Breed 10-21-2011 08:42 PM

I have no idea what I just watched. But it was freaking hilarious. Little Python and the old dude were awesome. I hadn't seen it till just now and. Yeah, it's awesome. It's oddly and bizarrely coherent for such a twisted film. I'll definitely be watching this again sometime!

Pogo 10-21-2011 08:43 PM

The key to a believable and engaging world is, strangely enough, less about believability and more about internal consistency. That's why we have no problem with Superman having flight and heat vision, but everyone freaks out when he starts throwing around Memory Kisses and Rebuild The Great Wall Of China Vision.

Gr. Gruff is pretty much the same principle. As random and insane as it is, there's a working internal logic which actually works out great. People eat rats in restauraunts and babies and old men have their voices swapped over, and it just makes sense because that's the reality Gr. Gruff lives in. The humour never seems forced. It just.....kind of happens....just because, and it all just comes together stupidly well.

Bjorny 10-22-2011 04:04 PM

haha, just rewatched this and I love how the villain never poses a real threat to the main characters. you understand that he is the villain but he never really does anything, until in the end...

the "he said..." parts are also really funny!

Phil Williamson 10-29-2011 10:55 PM

This movie didn't work for me at all. I had never seen it either, but as a big fan of The Contest I had high hopes. I just didn't see the same redeeming factors as a lot of you did regarding the "random" humor. I didn't feel that there was any real cohesion between the various gags, and none of them were funny enough to work on their own. The best parts, in my mind, were some of the goofy background images, like a portrait of Gregory's head, little things like that, which in a better movie could have been nice subtle touches but here were practically just on their own.
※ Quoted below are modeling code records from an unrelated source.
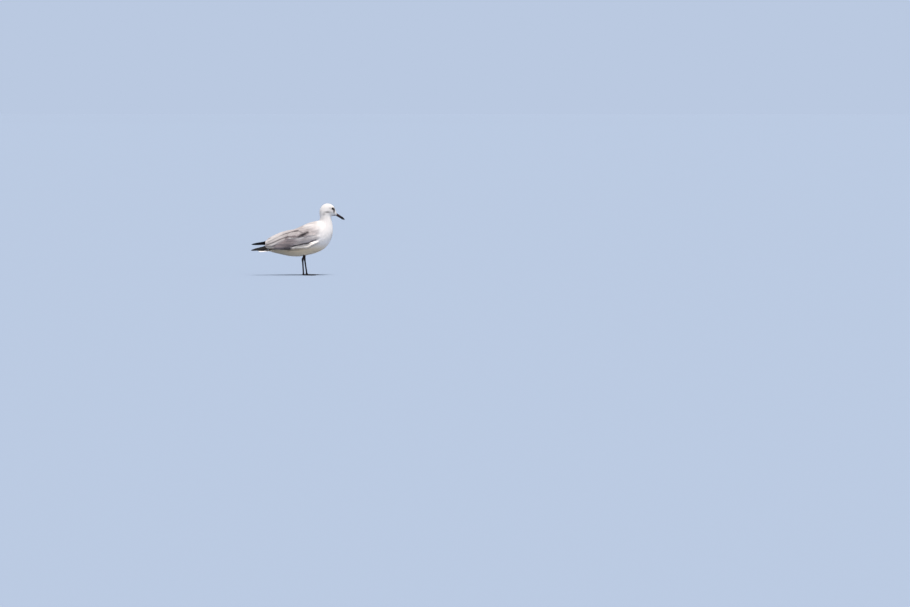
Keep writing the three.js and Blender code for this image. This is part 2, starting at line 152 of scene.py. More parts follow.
def nodeArrays(name):
    mesh = nodes[name].data
    return perVertex(mesh), trianglesOf(mesh)


def objectFrom(name, points, faces):
    mesh = bpy.data.meshes.new(name)
    mesh.from_pydata([tuple(p) for p in points], [], [tuple(f) for f in faces])
    mesh.update()
    piece = bpy.data.objects.new(name, mesh)
    bpy.context.collection.objects.link(piece)
    return piece


def remeshed(name, sources, voxel, smoothing, extra=()):
    # one smooth closed mesh round several solids
    allPoints, allFaces, offset = [], [], 0
    for points, faces in [nodeArrays(source) for source in sources] + list(extra):
        allPoints.append(points)
        allFaces.append(faces + offset)
        offset += len(points)
    piece = objectFrom(name, np.vstack(allPoints), np.vstack(allFaces).tolist())
    mesher = piece.modifiers.new("mesher", "REMESH")
    mesher.mode = "VOXEL"
    mesher.voxel_size = voxel
    mesher.use_smooth_shade = True
    softener = piece.modifiers.new("softener", "SMOOTH")
    softener.factor = 0.5
    softener.iterations = smoothing
    applyModifiers(piece)
    return piece


def applyModifiers(piece):
    graph = bpy.context.evaluated_depsgraph_get()
    graph.update()
    fresh = bpy.data.meshes.new_from_object(piece.evaluated_get(graph))
    old = piece.data
    piece.modifiers.clear()
    piece.data = fresh
    fresh.name = piece.name
    bpy.data.meshes.remove(old)


def movePoints(mesh, points):
    mesh.vertices.foreach_set("co", points.ravel())
    mesh.update()


def treeOf(piece):
    mesh = piece.data
    return BVHTree.FromPolygons([v.co for v in mesh.vertices], [p.vertices for p in mesh.polygons])


def nodeTree(name):
    points, faces = nodeArrays(name)
    return BVHTree.FromPolygons([Vector(p) for p in points], faces.tolist())


def tubeFaces(rings, sides):
    # triangles of a closed tube of rings
    faces = []
    for i in range(rings - 1):
        for j in range(sides):
            a, b = i * sides + j, i * sides + (j + 1) % sides
            faces += [(a, b, b + sides), (a, b + sides, a + sides)]
    last = (rings - 1) * sides
    for j in range(1, sides - 1):
        faces += [(0, j + 1, j), (last, last + j, last + j + 1)]
    return np.array(faces)


def keepReading(mesh, name, values, kind="FLOAT"):
    holder = mesh.attributes.new(name, kind, "POINT")
    field = "vector" if kind == "FLOAT_VECTOR" else "value"
    holder.data.foreach_set(field, np.ascontiguousarray(values, dtype=np.float32).ravel())


def keepPatches(mesh, places):
    # one place on the unwrap for each corner of the mesh
    layer = mesh.uv_layers.new(name="OFBake")
    layer.data.foreach_set("uv", places.astype(np.float32).ravel())


def smoothly(value, low, high):
    share = np.clip((value - low) / (high - low), 0, 1)
    return share * share * (3 - 2 * share)


def unit(vectors):
    return vectors / np.maximum(np.linalg.norm(vectors, axis=-1, keepdims=True), 1e-12)


def flatten(flow, normals):
    # directions turned into the surface
    return unit(flow - normals * np.sum(flow * normals, axis=1, keepdims=True))


# camera, light and floor

view = {
    "lens": 200.0,  # mm on a 36 mm sensor
    "distance": 17.2,
    "aside": 1.78,  # degrees that the bird stands left of the middle
    "above": 0.7275,  # degrees above the middle
    "elevation": 1.5,
    "sky": linear(186, 201, 225),  # seen behind the bird
    "soft": (0.56, 0.55, 0.55),  # light from all round
    "sun": (4.1, 3.85, 3.65),
    "fill": (0.75, 0.67, 0.57),  # a low weak light from the camera's side
    "fillHeight": 5,
    "sunHeight": 70,
    "sunTurn": 24,  # degrees from the camera's side towards the bird's front
    "sunSize": 10,
    "fillSize": 40,
    "floor": (90, 400),  # metres to each side and behind
}


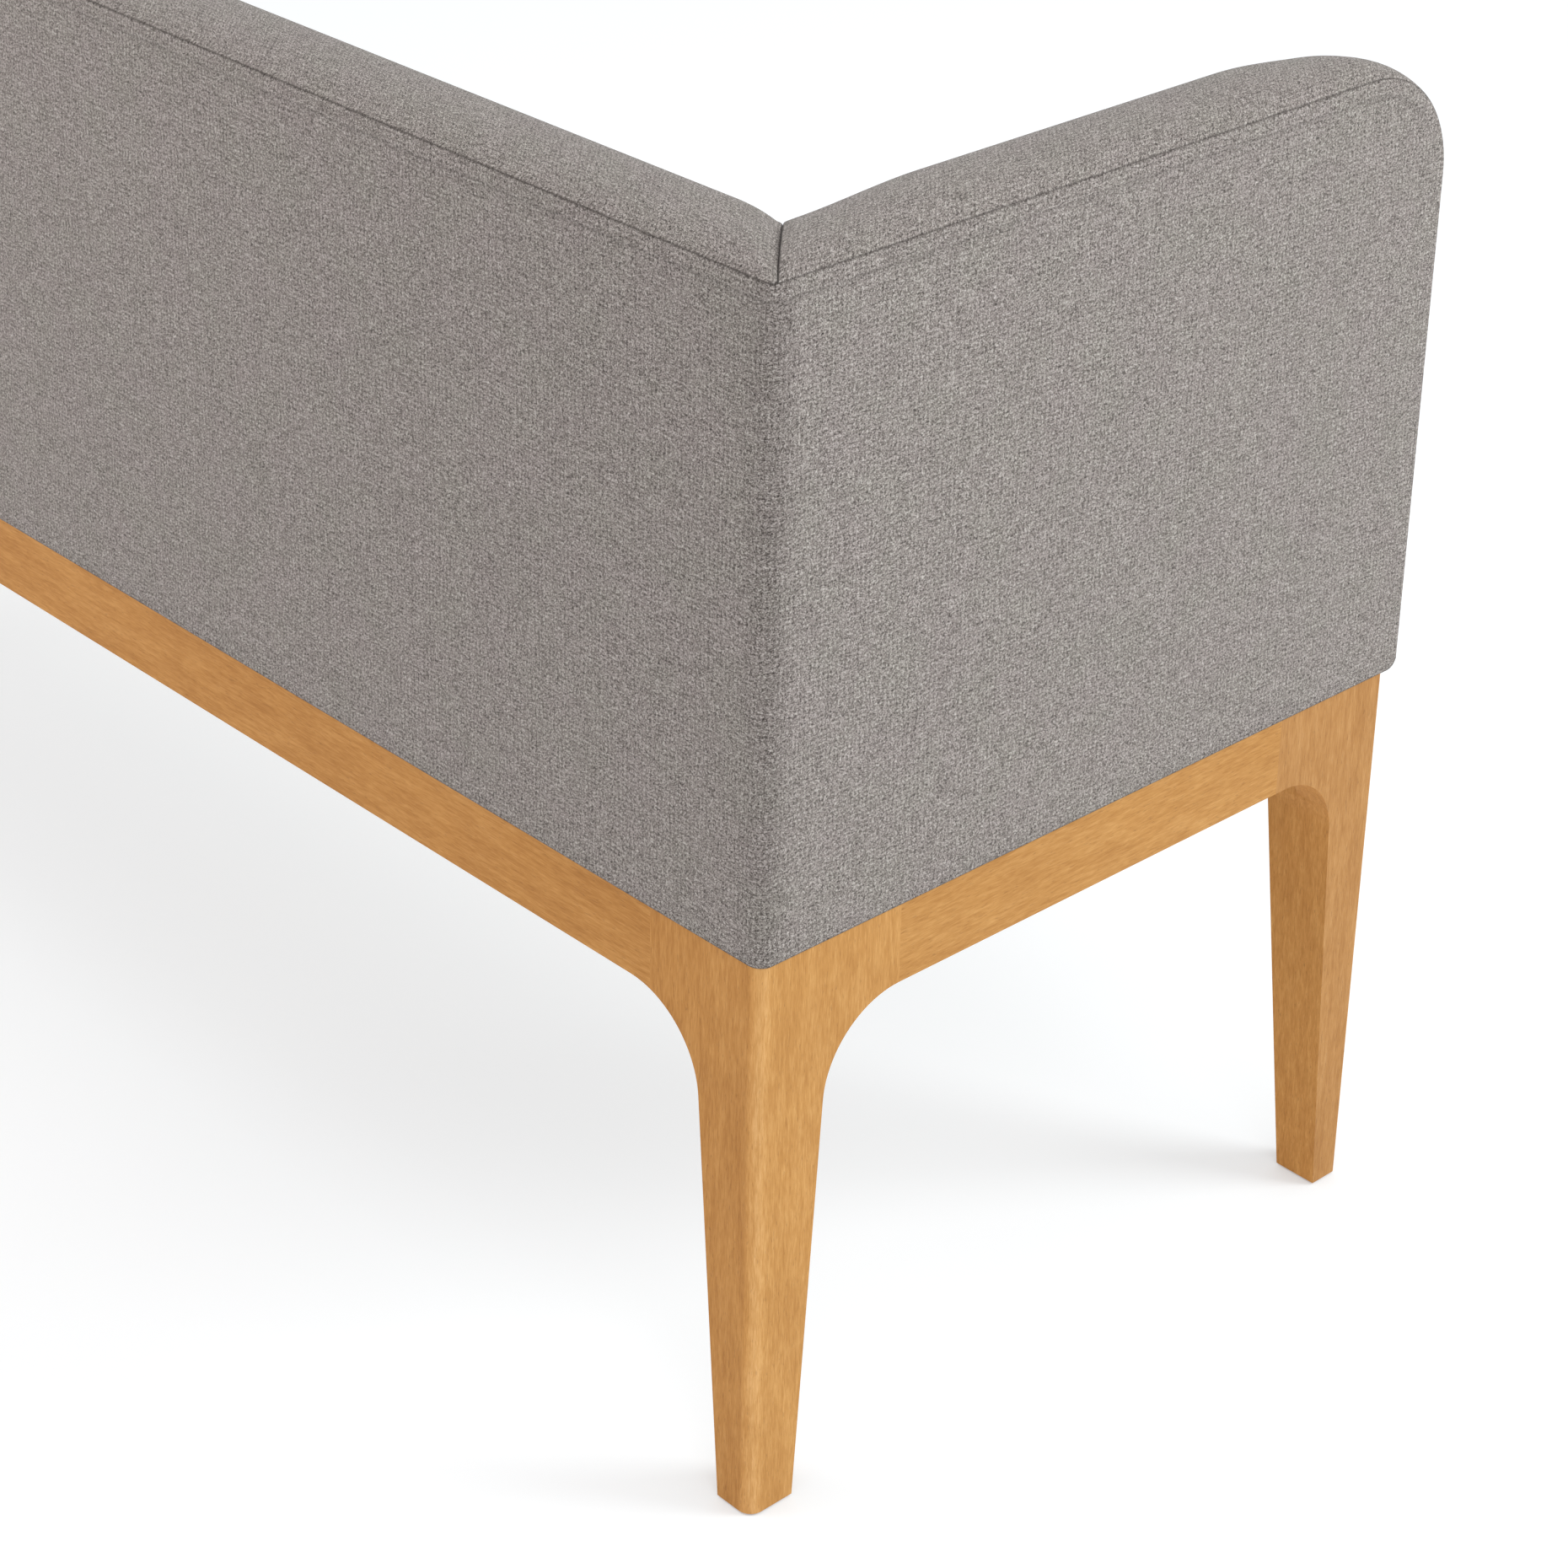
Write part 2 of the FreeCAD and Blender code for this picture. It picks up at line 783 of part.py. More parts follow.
def crown_points(inset):
    """The crown across a wall: distances in from the outer face, and heights."""
    side = crown_shoulder
    low = crown_shoulder_rise - inset
    return [
        (inset, 0),
        (side, low),
        (wall_thickness / 2, crown_rise - inset),
        (wall_thickness - side, low),
        (wall_thickness - inset, 0),
    ]


def crown_face(inset, depth, place):
    """The crown's section down to a depth. place turns a distance and height to a point."""
    points = [place(u, v) for u, v in crown_points(inset)]
    curve = Part.BSplineCurve()
    curve.interpolate(points)
    corners = [points[-1], points[0]]
    if depth > 0:
        corners[1:1] = [place(wall_thickness - inset, -depth), place(inset, -depth)]
    edges = [line(a, b) for a, b in zip(corners, corners[1:])]
    return Part.Face(Part.Wire([curve.toShape()] + edges))


def arm_crown_solid(inset, depth):
    """The crown along the top of the left arm, round its front corner and down its front."""
    turn_y = front_seam + arm_corner_radius
    turn_z = seam_height - arm_corner_radius

    def on_top(u, v):
        return vec(-half_length + u, turn_y, seam_height + v)

    def on_front(u, v):
        return vec(-half_length + u, front_seam - v, turn_z)

    top = crown_face(inset, depth, on_top)
    run = top.extrude(vec(0, half_depth - turn_y, 0))
    bend = top.revolve(vec(0, turn_y, turn_z), vec(1, 0, 0), quarter_turn)
    drop = crown_face(inset, depth, on_front).extrude(vec(0, 0, body_base - turn_z))
    solid = joined([run, bend, drop])
    return solid.common(side_prism(-half_length, -half_length + wall_thickness,
                                   crown_rise - inset, half_depth))


def back_crown_solid(inset, depth):
    def place(u, v):
        return vec(-half_length, half_depth - u, seam_height + v)

    return crown_face(inset, depth, place).extrude(vec(bench_length, 0, 0))


def mitre_tool(inset, side):
    """What the left mitre takes off the back's strip at side 1, or the arm's at side -1:
    all that lies beyond the mitre plane, and the valley that rounds down to that plane."""
    across = vec(1, 1, 0).normalize() * side
    start = vec(-half_length - overrun, half_depth + overrun, 0)
    top = seam_height + crown_rise - inset + mitre_crest_clearance
    floor = seam_height + mitre_floor - inset
    middle = floor + (top - floor) * mitre_middle_share

    def at(s, z):
        return start + across * s + vec(0, 0, z)

    foot = frame_top - overrun
    points = [at(mitre_shoulder, top), at(mitre_shoulder, top + overrun),
              at(-wall_thickness, top + overrun), at(-wall_thickness, foot), at(0, foot),
              at(0, floor)]
    edges = [line(a, b) for a, b in zip(points, points[1:])]
    edges.append(Part.Arc(points[-1], at(mitre_shoulder / 2, middle), points[0]).toShape())
    length = wall_thickness + overrun + overrun
    return Part.Face(Part.Wire(edges)).extrude(vec(length, -length, 0))


def border_solids(inset, depth):
    """The crowned left arm strip and back strip, rounded and mitred at the corners."""
    shape = plan_envelope(inset, rear_corner_radius - inset, body_base,
                          seam_height + crown_rise + overrun)
    arm = arm_crown_solid(inset, depth).common(shape).cut(mitre_tool(inset, -1))
    back = back_crown_solid(inset, depth).common(shape).cut(both_ends([mitre_tool(inset, 1)]))
    return arm, back


def make_borders():
    """The crowned strips along the top of the walls and down the arm fronts."""
    outer_arm, outer_back = border_solids(0, 0)
    inner_arm, inner_back = border_solids(cover_thickness, 0)
    pad_arm, pad_back = border_solids(cover_thickness, border_pad_edge)
    strip = outer_arm.cut(inner_arm)
    save("arm_border_left", [strip])
    save("arm_border_right", [mirrored(strip)])
    save("back_border", [outer_back.cut(inner_back)])
    save("arm_border_pad_left", [pad_arm])
    save("arm_border_pad_right", [mirrored(pad_arm)])
    save("back_border_pad", [pad_back])


def outer_cover():
    """One wrap of fabric round the outside of both arms and the back."""
    outer = plan_envelope(0, rear_corner_radius, body_base, seam_height)
    inner = plan_envelope(cover_thickness, rear_corner_radius - cover_thickness,
                          body_base, seam_height)
    profile = side_prism(-half_length, half_length, 0, half_depth)
    return outer.cut(inner).common(profile)


def swelled(place, depth, levels, rise):
    """The edges up one face of a pad, which swells by rise between its middle levels,
    and the face's two ends. levels are the bottom, both ends of the swell, and the top."""
    low, start, end, top = (place(depth, z) for z in levels)
    middle = place(depth + rise, (levels[1] + levels[2]) / 2)
    edges = [Part.Arc(start, middle, end).toShape()]
    if not low.isEqual(start, point_tolerance):
        edges.append(line(low, start))
    if not top.isEqual(end, point_tolerance):
        edges.append(line(end, top))
    return edges, low, top


def pad_solid(place, depths, levels, rise, skin, along):
    """A pad between two depths whose free face swells, or a skin that swells on both."""
    back, front = depths
    edges, low, top = swelled(place, front, levels, rise)
    if skin:
        inner, back_low, back_top = swelled(place, back, levels, rise)
        edges += inner
    else:
        back_low = place(back, levels[0])
        back_top = place(back, levels[-1])
        edges.append(line(back_low, back_top))
    edges += [line(low, back_low), line(top, back_top)]
    return Part.Face(Part.Wire(Part.__sortEdges__(edges))).extrude(along)


def back_pad(depths, levels, reach, skin):
    """The padding on the inside of the back, reaching this far each way from the middle."""
    def place(depth, z):
        return vec(-reach, half_depth - depth, z)

    return pad_solid(place, depths, levels, back_crown, skin, vec(2 * reach, 0, 0))


def arm_pad(depths, levels, rear, skin):
    """The padding on the inside of the left arm, back to this rear plane."""
    def place(depth, z):
        return vec(-half_length + depth, front_seam, z)

    return pad_solid(place, depths, levels, arm_crown, skin, vec(0, rear - front_seam, 0))


def make_wall_padding():
    """Foam and inner covers of the back and arms. The arms' give way to the back's."""
    back_foam = back_pad((webbing_inner, foam_inner),
                         (seat_rail_top, seat_seam, frame_top, frame_top),
                         half_length - arm_panel_inner, False)
    back_cover = back_pad((foam_inner, wall_thickness),
                          (tuck_height, seat_seam, frame_top, seam_height),
                          half_length - foam_inner, True)
    swell_start = seat_seam + seat_end_crown
    foam = arm_pad((arm_panel_inner, foam_inner),
                   (seat_rail_top, swell_start, frame_top, frame_top),
                   half_depth - foam_inner, False)
    front = front_seam + border_pad_edge
    toe = box(-half_length + arm_panel_inner, -half_length + foam_inner,
              front, seat_rail_front, body_base, seat_rail_top)
    foam = joined([foam.common(side_prism(-half_length, -seat_end + overrun,
                                          -border_pad_edge, half_depth)), toe])
    cover = arm_pad((foam_inner, wall_thickness),
                    (tuck_height, swell_start, frame_top, seam_height),
                    half_depth - wall_thickness, True)
    apron = box(-half_length + foam_inner, -seat_end, front_seam, seat_rail_front,
                body_base, tuck_height)
    cover = joined([cover, apron]).common(side_prism(-half_length, -seat_end + overrun,
                                                     0, half_depth))
    save("back_foam", [back_foam])
    save("inner_back_cover", [back_cover])
    for name, shape in (("arm_foam", foam), ("inner_arm_cover", cover)):
        left = shape.cut([back_foam, back_cover])
        save(name + "_left", [left])
        save(name + "_right", [mirrored(left)])


def seat_arc(x, z, rise):
    """The crown across the seat from its front seam to its rear edge."""
    middle = (seat_front + seat_rear) / 2
    return Part.Arc(vec(x, seat_front, z), vec(x, middle, z + rise),
                    vec(x, seat_rear, z)).toShape()


def seat_loft(top, base, crowned_base):
    """The seat between two levels, with its crown low at the arms and full between them."""
    wires = []
    for place_share, crown_share in zip(seat_place_shares, seat_crown_shares):
        x = seat_end * place_share
        rise = seat_end_crown + (seat_crown - seat_end_crown) * crown_share
        edges = [seat_arc(x, top, rise)]
        if crowned_base:
            edges.append(seat_arc(x, base, rise))
        else:
            edges.append(line(vec(x, seat_front, base), vec(x, seat_rear, base)))
        for y in (seat_front, seat_rear):
            edges.append(line(vec(x, y, base), vec(x, y, top)))
        wires.append(Part.Wire(Part.__sortEdges__(edges)))
    return Part.makeLoft(wires, True, False)


def front_pad(depths, skin):
    """The padding, or its cover, down the front of the seat."""
    def place(depth, z):
        return vec(-seat_end, seat_rail_front - depth, z)

    top = seat_seam - cover_thickness
    return pad_solid(place, depths, (body_base, body_base, top, top), seat_front_crown,
                     skin, vec(2 * seat_end, 0, 0))


def make_seat():
    """The crowned seat foam, its top cover and the border down its front."""
    front, rear = spring_span()
    reach = half_length - arm_panel_inner - seat_end_rail_width
    hollow = box(-reach, reach, front - clip_back, rear + clip_back,
                 seat_rail_top - overrun, deck)
    behind_border = box(-seat_end, seat_end, seat_front + cover_thickness, seat_rear,
                        body_base, seat_seam + seat_crown)
    slab = seat_loft(seat_seam - cover_thickness, seat_rail_top, False)
    lip = front_pad((0, seat_front_pad), False)
    foam = joined([slab.common(behind_border), lip]).cut(hollow)
    save("seat_foam", [foam])
    save("seat_cover", [seat_loft(seat_seam, seat_seam - cover_thickness, True)])
    save("seat_front_border", [front_pad((seat_front_pad, seat_front_pad + cover_thickness),
                                         True)])


def dust_cover():
    """Thin cloth under the body, pierced by the bolts."""
    margin = dust_cover_margin
    sheet = box(-half_length + margin, half_length - margin, front_seam + margin,
                half_depth - margin, wood_top, body_base)
    return sheet.cut(bolt_bores(bolt_diameter / 2 + bolt_hole_clearance,
                                wood_top - overrun, body_base + overrun))


def main():
    os.makedirs("parts", exist_ok=True)
    make_base()
    make_wall_frames()
    make_seat_frame()
    make_wall_padding()
    make_borders()
    make_seat()
    save("outer_cover", [outer_cover()])
    save("dust_cover", [dust_cover()])


main()
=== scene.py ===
import math

import bpy
import numpy as np
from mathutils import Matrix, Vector


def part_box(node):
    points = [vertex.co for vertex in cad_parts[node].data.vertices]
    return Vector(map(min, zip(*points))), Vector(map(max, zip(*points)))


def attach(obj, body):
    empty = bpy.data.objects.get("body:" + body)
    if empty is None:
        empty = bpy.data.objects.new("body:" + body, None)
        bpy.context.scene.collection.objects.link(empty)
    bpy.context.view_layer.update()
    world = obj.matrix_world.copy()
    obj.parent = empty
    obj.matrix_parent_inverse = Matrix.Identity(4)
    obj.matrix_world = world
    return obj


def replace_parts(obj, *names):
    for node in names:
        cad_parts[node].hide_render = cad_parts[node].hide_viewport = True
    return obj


# Upholstered banquette bench. Metres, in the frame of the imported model:
# X along the bench, the front faces -Y, Z up from the floor.
# The wood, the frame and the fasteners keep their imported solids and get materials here. The cloth
# covers are modelled here, each as one closed piece that also stands for the padding under it.

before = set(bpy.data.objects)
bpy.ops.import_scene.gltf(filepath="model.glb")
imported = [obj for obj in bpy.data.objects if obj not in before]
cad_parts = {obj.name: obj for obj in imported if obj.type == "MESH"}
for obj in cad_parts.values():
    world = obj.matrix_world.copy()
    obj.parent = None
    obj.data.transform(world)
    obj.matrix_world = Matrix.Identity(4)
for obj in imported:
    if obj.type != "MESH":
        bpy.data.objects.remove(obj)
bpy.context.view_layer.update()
mm = 0.001

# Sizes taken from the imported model
cover_low, cover_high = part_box("outer_cover")
half_length = cover_high.x
half_depth = cover_high.y
front_seam = cover_low.y
body_base = cover_low.z
seam = cover_high.z
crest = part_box("back_border")[1].z
wall = half_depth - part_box("back_border")[0].y
crown = crest - seam
seat_low, seat_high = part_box("seat_cover")
border_low, border_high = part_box("seat_front_border")
seat_seam = border_high.z + 1.5 * mm
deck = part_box("spring_insulator")[1].z
rail_low, rail_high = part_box("back_rail")
leg_corner_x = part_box("leg_rear_right")[1].x
tuck_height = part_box("inner_back_cover")[0].z
webbing_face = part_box("back_webbing")[0].y

# Sizes of the looks. A roll is the radius of a piece's turned edge.
arm_radius = 78 * mm         # the bend of the seam from an arm's top to its front
lower_radius = 9 * mm        # the foot of an arm's front edge
rear_radius = 10 * mm        # the cover's rear corners in plan
corner_arc = 0.785 * rear_radius  # from the middle of a rear corner to its end
cloth = 1.45 * mm            # the outer cover's thickness
top_roll = 1.5 * mm          # under the seams
low_roll = 1.1 * mm          # over the wood
strip_roll = 1.3 * mm
strip_edge = 0.9 * mm        # the strips stand back from the seams by this
mitre_roll = 1.6 * mm
mitre_shift = 3.4 * mm       # the mitre's valley lies this far in front of the diagonal
mitre_lean = 150 * mm        # the length over which a strip's rows lean to the mitre
front_drop = 9.4 * mm        # an arm's inner seam below its outer one, at the front bend
rear_drop = 5 * mm           # the same at the mitre
back_drop = 3.6 * mm         # the back's inner seam, lower at the mitre
back_crown_cut = 1.2 * mm    # the back strip's crown is this much lower than an arm's
crown_power = 2.37           # how full the strips' crown is across the wall
bend_flatness = 1.5 * mm     # the strip's crown is pressed flatter in the bend
pad_edge = 12 * mm           # the strips' undersides lie this far below the seam
pad_inset = 5 * mm           # and stand this far in from the wall's faces
mitre_gap = 3 * mm           # between the undersides of two strips at the mitre
thin = 0.3 * mm              # between two faces that must stay apart

# Offsets from the edge of a piece, in millimetres, where its grid is close enough for rolled
# edges and stitch lines
near_edge = [0, .15, .35, .6, .9, 1.3, 1.8, 2.4, 3.1, 4, 5.2, 7, 9, 11.5]
near_ridge = near_edge + [13, 14, 15, 16, 17, 18.2, 20, 23, 27]
near_seam = near_edge + [14, 18, 24]
near_front = near_edge + [14, 17, 21, 26, 32]
near_mitre = near_edge + [14, 17, 20.5, 25, 30]
near_corner = [0, 1.5, 3, 4.5, 6, 8, 10, 13, 17, 22]
near_tuck = [0, .6, 1.3, 2.2, 3.4, 5, 7, 9.5, 13, 18]
near_hem = [0, 1, 3, 6, 10, 16]


# Meshes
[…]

I liked a few moments, like the giant Bongo and the restaurant menu, but almost everything else fell flat for me.

I also didn't think much of the voice acting. For one, the recording quality was awful, and just in general it seemed too...strained.

I can see how this has the same underlying humor as The Contest, what Aaron calls the "demented earnestness," but in this case it was just applied to completely the wrong sort of material - goofy sight gags and such. Frankly I just found this tedious and only amusing in a very few places. The Contest is a much more mature work :)

Aaron Haynes 10-29-2011 11:37 PM

I'm not sure where maturity or refinement or anything like that enters into this style, though. It's way out in the weeds, and it lives or dies based on whether you follow it out there. "Here is this world," it says. "No thanks," you say. No adjustments are gonna make that more appealing if it doesn't already click.

The Contest is one plot idea, and it's like 90 seconds long. I don't think that reflects its maturity, just a different goal.

Phil Williamson 10-29-2011 11:40 PM

geez aaron don't you know what :) means, I was KIDDING. obviously the contest is not "mature" in any meaningful sense.

but yeah, I agree, with a movie like this, everything hinges on it being able to draw you in. I was not drawn in. just didn't really have much to say beyond that, which is why I didn't review it.

Aaron Haynes 10-29-2011 11:49 PM

:) can mean anything! I've seen it used to indicate utter disdain for the person it was addressed to. Which was awesome.

I took your use of mature to mean the two movies had the same goal and The Contest did it significantly better, not that it was a refined and sophisticated. They are similar in tone, but seem to have different goals

And yeah, movies like this kind of defy further analysis. They are fun or not fun.